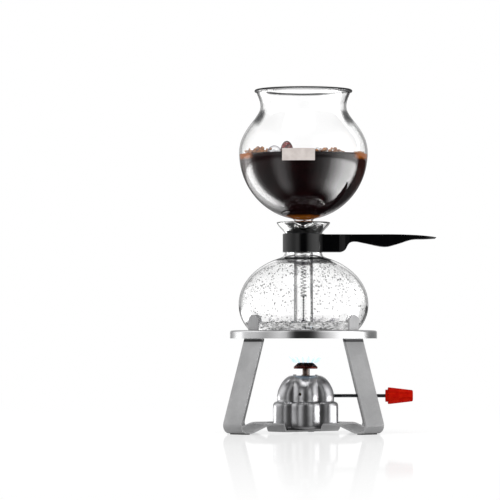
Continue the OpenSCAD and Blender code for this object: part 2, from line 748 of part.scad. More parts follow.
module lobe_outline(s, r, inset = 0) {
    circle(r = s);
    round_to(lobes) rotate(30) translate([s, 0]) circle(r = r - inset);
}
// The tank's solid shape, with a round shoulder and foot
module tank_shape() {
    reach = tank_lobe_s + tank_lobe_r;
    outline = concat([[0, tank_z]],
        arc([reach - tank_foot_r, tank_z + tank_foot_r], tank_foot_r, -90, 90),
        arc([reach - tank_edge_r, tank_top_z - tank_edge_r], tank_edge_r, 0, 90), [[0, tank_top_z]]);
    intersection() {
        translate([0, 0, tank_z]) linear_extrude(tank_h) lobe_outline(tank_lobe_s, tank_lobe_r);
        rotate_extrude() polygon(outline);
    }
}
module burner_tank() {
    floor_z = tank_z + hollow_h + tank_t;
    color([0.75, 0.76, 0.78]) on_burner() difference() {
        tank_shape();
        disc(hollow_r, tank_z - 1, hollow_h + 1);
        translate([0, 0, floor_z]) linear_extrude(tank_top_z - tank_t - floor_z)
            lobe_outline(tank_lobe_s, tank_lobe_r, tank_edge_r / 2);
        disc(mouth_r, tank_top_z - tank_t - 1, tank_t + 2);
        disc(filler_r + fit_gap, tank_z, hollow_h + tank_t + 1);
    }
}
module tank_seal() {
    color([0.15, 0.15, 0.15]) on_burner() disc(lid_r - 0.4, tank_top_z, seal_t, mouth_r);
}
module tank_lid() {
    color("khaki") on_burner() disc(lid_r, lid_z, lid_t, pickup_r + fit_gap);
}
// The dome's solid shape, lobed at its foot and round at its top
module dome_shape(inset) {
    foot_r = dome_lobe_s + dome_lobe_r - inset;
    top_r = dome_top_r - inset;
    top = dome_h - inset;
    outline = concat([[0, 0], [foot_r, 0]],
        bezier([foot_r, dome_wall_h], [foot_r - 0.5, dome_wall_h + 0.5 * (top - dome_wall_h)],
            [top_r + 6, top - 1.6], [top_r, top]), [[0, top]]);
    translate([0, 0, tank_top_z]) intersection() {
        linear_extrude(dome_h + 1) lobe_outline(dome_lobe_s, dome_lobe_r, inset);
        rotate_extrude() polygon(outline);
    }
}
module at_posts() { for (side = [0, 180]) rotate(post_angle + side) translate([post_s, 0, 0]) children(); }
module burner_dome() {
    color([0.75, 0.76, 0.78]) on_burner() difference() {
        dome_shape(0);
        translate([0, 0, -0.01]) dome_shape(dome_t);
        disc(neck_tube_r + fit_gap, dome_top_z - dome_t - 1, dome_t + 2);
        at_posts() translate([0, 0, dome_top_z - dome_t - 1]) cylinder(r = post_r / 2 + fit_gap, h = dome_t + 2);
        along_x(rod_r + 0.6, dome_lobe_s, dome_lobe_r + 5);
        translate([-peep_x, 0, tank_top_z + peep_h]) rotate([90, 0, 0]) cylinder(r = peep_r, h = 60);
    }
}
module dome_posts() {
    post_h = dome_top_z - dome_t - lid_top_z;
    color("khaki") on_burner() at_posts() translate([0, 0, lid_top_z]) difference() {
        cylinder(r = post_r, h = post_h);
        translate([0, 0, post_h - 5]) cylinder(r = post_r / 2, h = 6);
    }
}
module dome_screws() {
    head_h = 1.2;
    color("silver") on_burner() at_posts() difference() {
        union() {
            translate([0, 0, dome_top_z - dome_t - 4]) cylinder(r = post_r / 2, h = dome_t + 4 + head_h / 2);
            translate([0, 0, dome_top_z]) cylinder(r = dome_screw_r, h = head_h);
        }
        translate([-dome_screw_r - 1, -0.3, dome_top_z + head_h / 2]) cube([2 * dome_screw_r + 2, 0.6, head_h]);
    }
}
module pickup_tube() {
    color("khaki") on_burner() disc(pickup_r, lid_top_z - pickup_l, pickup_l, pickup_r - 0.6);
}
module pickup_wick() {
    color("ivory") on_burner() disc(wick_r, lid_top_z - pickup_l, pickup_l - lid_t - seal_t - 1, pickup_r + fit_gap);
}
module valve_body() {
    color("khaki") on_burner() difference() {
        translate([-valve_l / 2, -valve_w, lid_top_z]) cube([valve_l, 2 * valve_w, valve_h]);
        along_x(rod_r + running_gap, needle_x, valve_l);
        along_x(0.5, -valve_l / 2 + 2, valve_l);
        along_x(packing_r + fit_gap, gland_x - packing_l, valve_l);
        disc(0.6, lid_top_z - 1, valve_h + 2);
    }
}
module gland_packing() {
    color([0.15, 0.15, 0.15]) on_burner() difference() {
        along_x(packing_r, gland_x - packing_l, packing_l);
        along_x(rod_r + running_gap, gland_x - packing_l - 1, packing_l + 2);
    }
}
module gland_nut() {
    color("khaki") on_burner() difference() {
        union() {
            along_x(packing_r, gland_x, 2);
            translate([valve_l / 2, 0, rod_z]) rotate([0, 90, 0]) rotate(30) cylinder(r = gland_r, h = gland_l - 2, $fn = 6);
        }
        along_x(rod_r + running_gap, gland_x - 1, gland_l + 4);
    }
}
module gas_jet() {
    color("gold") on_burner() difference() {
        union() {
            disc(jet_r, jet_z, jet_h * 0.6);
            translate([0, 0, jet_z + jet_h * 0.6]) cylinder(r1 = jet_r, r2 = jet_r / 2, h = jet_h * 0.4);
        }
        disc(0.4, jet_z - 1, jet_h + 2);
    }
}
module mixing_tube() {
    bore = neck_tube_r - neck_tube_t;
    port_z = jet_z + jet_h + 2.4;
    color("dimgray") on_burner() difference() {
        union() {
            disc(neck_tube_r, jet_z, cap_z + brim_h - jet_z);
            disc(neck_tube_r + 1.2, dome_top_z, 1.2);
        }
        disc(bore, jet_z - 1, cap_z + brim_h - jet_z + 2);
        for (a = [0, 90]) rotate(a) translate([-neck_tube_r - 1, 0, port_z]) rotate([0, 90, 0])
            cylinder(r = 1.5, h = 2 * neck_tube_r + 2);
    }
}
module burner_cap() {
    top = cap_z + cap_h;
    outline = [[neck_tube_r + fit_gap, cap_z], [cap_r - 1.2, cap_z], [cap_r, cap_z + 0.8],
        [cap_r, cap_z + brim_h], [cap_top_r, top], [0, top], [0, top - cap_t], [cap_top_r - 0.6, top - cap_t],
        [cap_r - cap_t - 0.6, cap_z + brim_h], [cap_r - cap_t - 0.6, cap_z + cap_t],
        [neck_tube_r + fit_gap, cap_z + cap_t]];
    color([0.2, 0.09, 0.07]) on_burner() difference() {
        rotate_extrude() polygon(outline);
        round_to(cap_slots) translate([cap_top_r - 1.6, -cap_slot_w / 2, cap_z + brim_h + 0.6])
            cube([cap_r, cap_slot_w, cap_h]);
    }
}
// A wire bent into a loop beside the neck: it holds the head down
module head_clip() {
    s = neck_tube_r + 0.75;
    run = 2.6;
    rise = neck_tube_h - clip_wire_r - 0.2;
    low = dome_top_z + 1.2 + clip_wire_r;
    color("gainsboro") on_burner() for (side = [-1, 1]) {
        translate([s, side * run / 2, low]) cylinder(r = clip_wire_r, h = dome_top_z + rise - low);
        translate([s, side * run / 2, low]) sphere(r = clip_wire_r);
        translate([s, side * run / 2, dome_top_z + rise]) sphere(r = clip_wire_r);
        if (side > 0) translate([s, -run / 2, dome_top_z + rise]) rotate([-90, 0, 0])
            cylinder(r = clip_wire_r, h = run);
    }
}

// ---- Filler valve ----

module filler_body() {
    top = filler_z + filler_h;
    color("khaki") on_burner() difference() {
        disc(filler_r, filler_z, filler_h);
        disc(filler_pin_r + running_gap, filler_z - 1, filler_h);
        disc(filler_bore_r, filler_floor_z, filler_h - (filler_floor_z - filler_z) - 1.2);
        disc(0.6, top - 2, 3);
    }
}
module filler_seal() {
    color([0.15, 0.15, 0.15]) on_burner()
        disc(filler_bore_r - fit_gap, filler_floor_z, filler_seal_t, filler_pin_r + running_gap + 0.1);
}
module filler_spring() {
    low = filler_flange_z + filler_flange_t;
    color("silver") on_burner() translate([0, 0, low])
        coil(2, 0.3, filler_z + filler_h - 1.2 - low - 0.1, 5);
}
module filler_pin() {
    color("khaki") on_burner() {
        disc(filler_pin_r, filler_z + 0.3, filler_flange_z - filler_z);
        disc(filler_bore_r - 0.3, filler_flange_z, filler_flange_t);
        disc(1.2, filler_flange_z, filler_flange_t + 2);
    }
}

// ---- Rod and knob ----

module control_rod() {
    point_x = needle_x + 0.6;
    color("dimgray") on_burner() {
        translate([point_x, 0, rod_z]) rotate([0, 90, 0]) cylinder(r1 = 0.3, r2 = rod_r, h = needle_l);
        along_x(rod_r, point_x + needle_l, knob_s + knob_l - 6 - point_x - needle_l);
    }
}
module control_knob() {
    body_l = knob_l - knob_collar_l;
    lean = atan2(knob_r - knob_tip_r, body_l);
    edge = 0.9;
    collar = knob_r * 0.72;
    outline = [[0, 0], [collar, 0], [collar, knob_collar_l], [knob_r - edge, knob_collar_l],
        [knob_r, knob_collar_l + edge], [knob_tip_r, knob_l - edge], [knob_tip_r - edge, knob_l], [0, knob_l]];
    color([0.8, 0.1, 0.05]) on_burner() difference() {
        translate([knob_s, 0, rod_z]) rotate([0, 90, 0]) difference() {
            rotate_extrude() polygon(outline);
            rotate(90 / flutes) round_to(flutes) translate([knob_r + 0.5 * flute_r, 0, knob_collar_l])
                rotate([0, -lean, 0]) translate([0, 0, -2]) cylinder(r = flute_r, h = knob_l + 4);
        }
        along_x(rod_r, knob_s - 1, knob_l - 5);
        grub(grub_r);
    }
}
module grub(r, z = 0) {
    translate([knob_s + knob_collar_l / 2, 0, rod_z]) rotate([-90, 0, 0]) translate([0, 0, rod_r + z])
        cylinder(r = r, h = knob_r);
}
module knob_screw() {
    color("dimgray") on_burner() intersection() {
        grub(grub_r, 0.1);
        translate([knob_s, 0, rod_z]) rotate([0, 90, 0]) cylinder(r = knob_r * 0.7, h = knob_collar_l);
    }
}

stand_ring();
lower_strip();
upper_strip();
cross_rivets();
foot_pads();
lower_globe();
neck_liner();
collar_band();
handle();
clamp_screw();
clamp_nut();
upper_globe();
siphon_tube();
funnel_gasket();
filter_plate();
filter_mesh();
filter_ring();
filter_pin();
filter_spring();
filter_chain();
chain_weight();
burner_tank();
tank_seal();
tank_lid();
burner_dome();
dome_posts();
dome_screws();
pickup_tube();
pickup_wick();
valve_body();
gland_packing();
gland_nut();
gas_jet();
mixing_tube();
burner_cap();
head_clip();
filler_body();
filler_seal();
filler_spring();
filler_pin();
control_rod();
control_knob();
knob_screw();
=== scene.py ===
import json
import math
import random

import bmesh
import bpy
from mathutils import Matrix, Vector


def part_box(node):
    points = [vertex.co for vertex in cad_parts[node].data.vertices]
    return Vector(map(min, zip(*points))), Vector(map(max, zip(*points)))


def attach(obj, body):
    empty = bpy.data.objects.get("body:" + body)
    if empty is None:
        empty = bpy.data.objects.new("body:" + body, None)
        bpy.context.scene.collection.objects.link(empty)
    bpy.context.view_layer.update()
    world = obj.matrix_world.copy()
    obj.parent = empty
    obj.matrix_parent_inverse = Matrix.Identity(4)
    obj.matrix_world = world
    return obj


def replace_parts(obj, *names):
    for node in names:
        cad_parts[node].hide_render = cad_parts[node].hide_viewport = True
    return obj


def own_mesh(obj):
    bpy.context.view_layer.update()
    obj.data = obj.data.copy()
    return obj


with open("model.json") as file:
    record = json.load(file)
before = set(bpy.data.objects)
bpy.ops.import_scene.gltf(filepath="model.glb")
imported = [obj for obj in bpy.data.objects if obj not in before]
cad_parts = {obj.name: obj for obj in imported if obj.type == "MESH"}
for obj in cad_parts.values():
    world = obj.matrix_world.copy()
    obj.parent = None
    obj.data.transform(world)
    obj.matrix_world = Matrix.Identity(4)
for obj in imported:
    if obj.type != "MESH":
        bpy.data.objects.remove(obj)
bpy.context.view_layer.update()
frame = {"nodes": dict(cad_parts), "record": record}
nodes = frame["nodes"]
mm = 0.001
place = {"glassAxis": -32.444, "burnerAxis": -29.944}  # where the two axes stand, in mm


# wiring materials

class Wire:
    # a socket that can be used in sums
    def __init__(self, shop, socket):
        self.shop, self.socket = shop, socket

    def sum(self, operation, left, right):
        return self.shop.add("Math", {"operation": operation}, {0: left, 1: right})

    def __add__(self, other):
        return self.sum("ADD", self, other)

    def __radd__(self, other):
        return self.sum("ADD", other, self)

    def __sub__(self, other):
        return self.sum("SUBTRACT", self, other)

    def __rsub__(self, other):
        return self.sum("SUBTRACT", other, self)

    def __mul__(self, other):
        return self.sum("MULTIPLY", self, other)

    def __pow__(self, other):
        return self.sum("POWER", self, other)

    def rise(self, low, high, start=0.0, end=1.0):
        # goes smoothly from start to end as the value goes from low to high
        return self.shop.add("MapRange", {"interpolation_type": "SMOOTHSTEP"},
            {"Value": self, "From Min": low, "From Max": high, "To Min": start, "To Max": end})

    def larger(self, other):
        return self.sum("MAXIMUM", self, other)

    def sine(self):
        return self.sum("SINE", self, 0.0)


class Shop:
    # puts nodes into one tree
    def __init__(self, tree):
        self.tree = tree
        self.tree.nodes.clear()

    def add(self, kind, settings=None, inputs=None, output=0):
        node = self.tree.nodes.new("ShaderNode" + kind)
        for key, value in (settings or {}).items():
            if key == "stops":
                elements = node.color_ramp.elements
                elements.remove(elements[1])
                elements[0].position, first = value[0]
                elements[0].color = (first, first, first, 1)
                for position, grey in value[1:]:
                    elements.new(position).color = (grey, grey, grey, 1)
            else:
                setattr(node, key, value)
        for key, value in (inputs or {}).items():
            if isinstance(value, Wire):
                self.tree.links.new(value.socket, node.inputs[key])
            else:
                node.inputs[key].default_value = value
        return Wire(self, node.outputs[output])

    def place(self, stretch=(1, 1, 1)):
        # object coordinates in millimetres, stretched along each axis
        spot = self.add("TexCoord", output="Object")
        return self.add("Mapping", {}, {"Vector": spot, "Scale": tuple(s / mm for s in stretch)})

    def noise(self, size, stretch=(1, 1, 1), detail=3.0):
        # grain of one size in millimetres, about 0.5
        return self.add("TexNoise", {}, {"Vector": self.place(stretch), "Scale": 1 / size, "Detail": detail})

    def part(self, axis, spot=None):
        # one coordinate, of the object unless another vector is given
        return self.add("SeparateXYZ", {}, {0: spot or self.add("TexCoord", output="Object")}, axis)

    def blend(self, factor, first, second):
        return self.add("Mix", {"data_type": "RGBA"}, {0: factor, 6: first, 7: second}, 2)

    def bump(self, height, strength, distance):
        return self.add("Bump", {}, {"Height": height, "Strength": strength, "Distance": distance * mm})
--
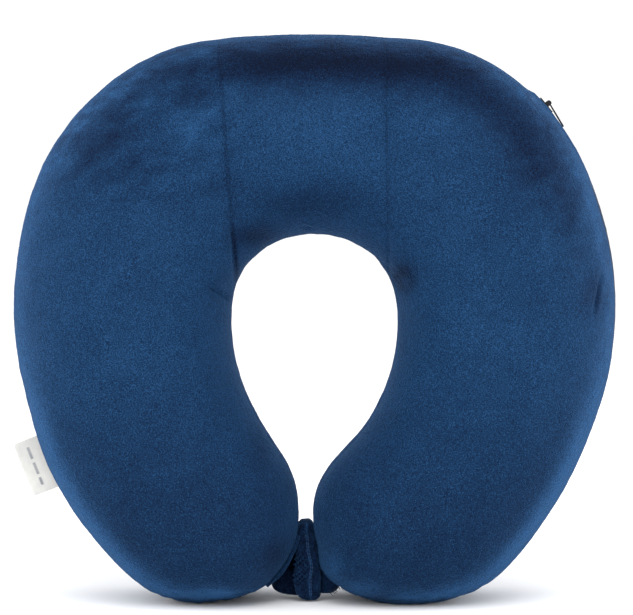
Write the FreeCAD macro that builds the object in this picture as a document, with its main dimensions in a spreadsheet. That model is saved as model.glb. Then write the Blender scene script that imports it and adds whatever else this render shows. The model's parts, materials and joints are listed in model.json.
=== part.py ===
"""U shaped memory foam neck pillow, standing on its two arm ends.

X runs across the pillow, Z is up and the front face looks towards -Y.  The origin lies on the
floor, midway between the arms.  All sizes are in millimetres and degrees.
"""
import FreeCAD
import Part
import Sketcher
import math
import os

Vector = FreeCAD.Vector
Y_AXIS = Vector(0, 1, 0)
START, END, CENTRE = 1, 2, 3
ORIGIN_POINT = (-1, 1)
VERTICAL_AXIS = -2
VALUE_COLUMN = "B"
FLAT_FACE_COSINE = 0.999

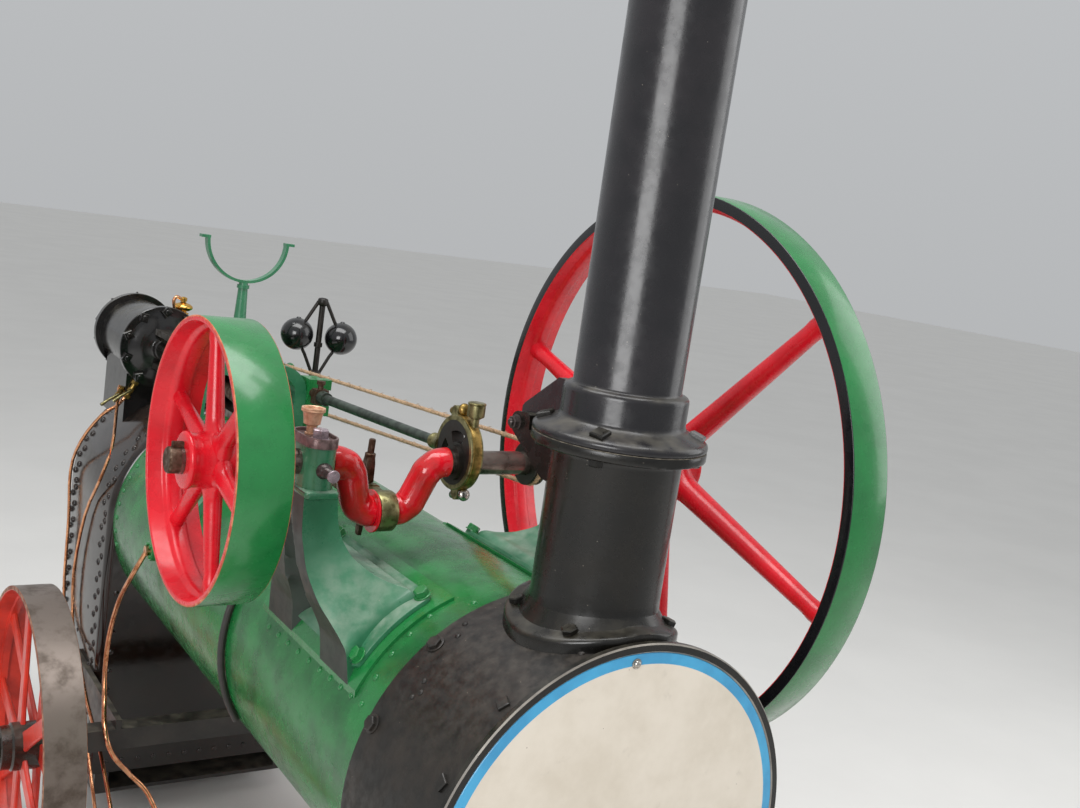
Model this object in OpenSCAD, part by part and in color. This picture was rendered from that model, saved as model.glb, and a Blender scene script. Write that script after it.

**Required work**:
Retype precisely, and only, the span of lines that opens at the line containing "stand_ring();" and closes at the line containing "in imported if", both inclusive.

**Completed task**:
stand_ring();
lower_strip();
upper_strip();
cross_rivets();
foot_pads();
lower_globe();
neck_liner();
collar_band();
handle();
clamp_screw();
clamp_nut();
upper_globe();
siphon_tube();
funnel_gasket();
filter_plate();
filter_mesh();
filter_ring();
filter_pin();
filter_spring();
filter_chain();
chain_weight();
burner_tank();
tank_seal();
tank_lid();
burner_dome();
dome_posts();
dome_screws();
pickup_tube();
pickup_wick();
valve_body();
gland_packing();
gland_nut();
gas_jet();
mixing_tube();
burner_cap();
head_clip();
filler_body();
filler_seal();
filler_spring();
filler_pin();
control_rod();
control_knob();
knob_screw();
=== scene.py ===
import json
import math
import random

import bmesh
import bpy
from mathutils import Matrix, Vector


def part_box(node):
    points = [vertex.co for vertex in cad_parts[node].data.vertices]
    return Vector(map(min, zip(*points))), Vector(map(max, zip(*points)))


def attach(obj, body):
    empty = bpy.data.objects.get("body:" + body)
    if empty is None:
        empty = bpy.data.objects.new("body:" + body, None)
        bpy.context.scene.collection.objects.link(empty)
    bpy.context.view_layer.update()
    world = obj.matrix_world.copy()
    obj.parent = empty
    obj.matrix_parent_inverse = Matrix.Identity(4)
    obj.matrix_world = world
    return obj


def replace_parts(obj, *names):
    for node in names:
        cad_parts[node].hide_render = cad_parts[node].hide_viewport = True
    return obj


def own_mesh(obj):
    bpy.context.view_layer.update()
    obj.data = obj.data.copy()
    return obj


with open("model.json") as file:
    record = json.load(file)
before = set(bpy.data.objects)
bpy.ops.import_scene.gltf(filepath="model.glb")
imported = [obj for obj in bpy.data.objects if obj not in before]
cad_parts = {obj.name: obj for obj in imported if obj.type == "MESH"}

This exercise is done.